Martin Lindqvist, SSAB’s President and CEO, said: “We are very happy to welcome Epiroc in our partner group and look forward to the fossil-free steel collaboration.It’s a natural next step in our joint efforts to mitigate climate change. Demand for fossil-free steel is increasing, which is one of the reasons for SSAB to bring forward its green transition with the ambition to largely eliminate carbon dioxide emissions around 2030.”

In the shift to a low-carbon economy, development of new technologies like this is crucial for making the transition possible, Epiroc says. The partnership with SSAB fits well with Epiroc’s ambitious sustainability goals for 2030, including halving its CO2e emissions.

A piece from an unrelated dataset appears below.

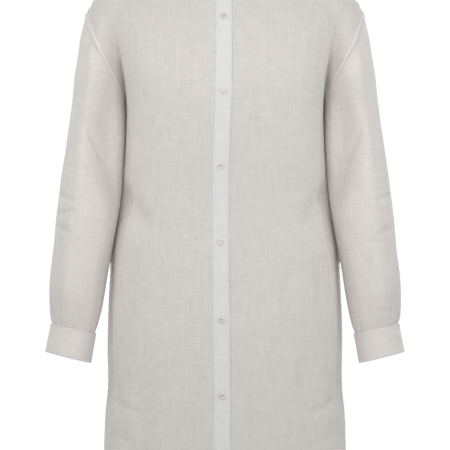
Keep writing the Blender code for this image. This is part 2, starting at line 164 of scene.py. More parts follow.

In 2021, Epiroc received validation from the Science Based Targets initiative (SBTi) for its targets to reduce emissions in own operations as well as when customers use the sold products. The SBTi validated Epiroc’s climate targets as being in line with keeping global warming at a maximum 1.5°C, consistent with the latest climate science and the goal of the Paris Climate Agreement. In addition, Epiroc’s 2030 sustainability goals include halving its CO2e emissions in transport as well as from relevant suppliers, having 90% renewable energy in own operations, and offering a full range of emissions-free products.

Last year, Volvo Group revealed what it said was the world’s first vehicle made of fossil-free steel from SSAB, plus announced that more vehicles will follow in 2022 in what will be a series of concept vehicles and components using the material.